Mais face à l’accroissement du risque, Ali Karamat, qui cumule plus de 5000 entretiens avec les habitant·es de la région, observe d’ores et déjà des déplacements internes dans la région de Gilgit-Baltistan.
« Pas à une large échelle pour le moment, mais sur 200 foyers dans un village, environ 40 sont déjà partis pour rejoindre des villes alentour ou la capitale, Gilgit. La principale raison avancée est celle des inondations liées aux mouvements des glaciers, puis l’accès à l’éducation et à la santé, encore insuffisant dans les milieux ruraux. »
D’autres, encore, migrent pour rejoindre Islamabad ou Karachi, où les opportunités de travail sont plus importantes.

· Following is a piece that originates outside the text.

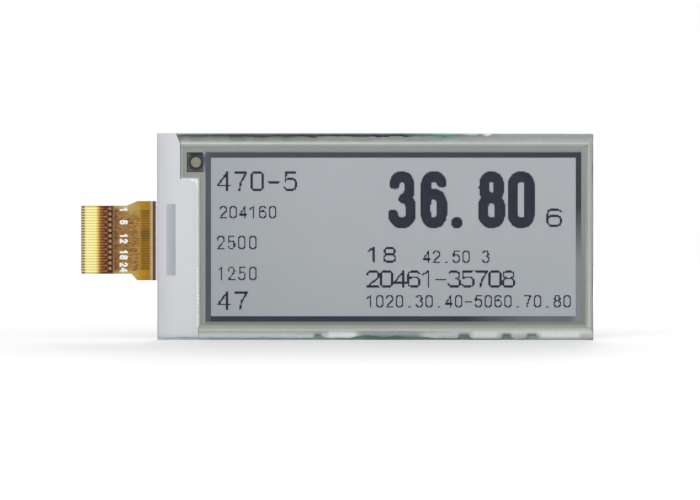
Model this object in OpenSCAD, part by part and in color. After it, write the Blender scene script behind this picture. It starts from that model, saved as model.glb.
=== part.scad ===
// Bare display of an electronic shelf label: a thin glass panel with electronic ink under
// a protective sheet, and a flexible tail that folds behind the panel and plugs into the
// label's circuit board. Sizes are in millimetres.
//
// The panel stands as it does on a shelf edge: the display faces -Y, +Z is up and the tail
// leaves towards -X. The origin is the centre of the glass's back face. Each piece is drawn
// lying flat with the display up (+Z), and upright() stands it up.

/* [Display area] */
// Picture elements along the display's length
pixel_columns = 296; // [240:8:400]
// Picture elements along the display's height
pixel_rows = 128; // [112:8:176]
// Spacing of the picture elements along the length
pixel_pitch_l = 0.226; // [0.2:0.001:0.28]
// Spacing of the picture elements along the height
pixel_pitch_h = 0.227; // [0.2:0.001:0.28]
// Width of the dark border round the picture elements
border_w = 1; // [0.5:0.1:2]

/* [Protective sheet] */
// Sheet beyond the border, on the side away from the tail
sheet_margin_right = 1.15; // [0.6:0.05:2]
// Sheet beyond the border, on the tail's side
sheet_margin_left = 1.3; // [0.6:0.05:2]
// Sheet beyond the border, at the top
sheet_margin_top = 1.35; // [0.6:0.05:2]
// Sheet beyond the border, at the bottom
sheet_margin_bottom = 1.05; // [0.6:0.05:2]
// How far the sheet's corner tab reaches over the ledge
tab_l = 3.2; // [2.8:0.1:4]
// Height of the corner tab
tab_h = 6.2; // [5.6:0.1:8]
// How far the layers under the sheet stay back from its edge
front_inset = 0.35; // [0.2:0.05:0.5]

/* [Glass plate] */
// Thickness of the glass
glass_t = 0.5; // [0.4:0.05:0.7]
// Glass beyond the sheet, on the side away from the tail
glass_margin_right = 1.1; // [0.8:0.05:2]
// Glass beyond the sheet, at the top
glass_margin_top = 2.15; // [1.95:0.05:3]
// Glass beyond the sheet, at the bottom
glass_margin_bottom = 2.3; // [1.3:0.05:3]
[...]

Le dérèglement climatique et ses conséquences, comme les inondations, le manque d’accès à l’eau potable ou l’insécurité alimentaire, pourraient ainsi contraindre les habitant·es à prendre la route de l’exil, en dehors du Pakistan ; et pourraient favoriser l’essor de conflits au niveau local comme international.
Alors que les glaciers vont continuer de souffrir et de fondre selon le chercheur, l’eau représente « un enjeu énorme » pour tout le reste du pays, qui dépend de ces sources. « Si nous perdons ces glaciers, comment pourrons-nous continuer de boire de l’eau, d’irriguer nos terres, de nourrir nos industries ? »
Vidéo : Selon Zarina Baig, la préservation des montagnes et des glaciers est primordiale pour la survie de l’humanité. © Nejma Brahim / Mediapart.
En observant le glacier massif et noir de Batura – l’un des plus longs au monde, puisqu’il s’étend sur 57kilomètres –, la chercheuse Zarina Baig en vient à la même conclusion que son confrère : le changement climatique menace les populations locales, mais aussi le pays tout entier.
Et à ce même endroit, en juin2021, de nombreuses infrastructures ont déjà été détruites par les inondations provoquées par la fonte de ce glacier et le débordement d’un lac glaciaire, contraignant les habitant·es à fuir les alentours.
« Les montagnes hébergent des glaciers, des sources d’eau, dont un certain nombre de personnes dépendent. Elles sont au cœur de la survie humaine », conclut-elle.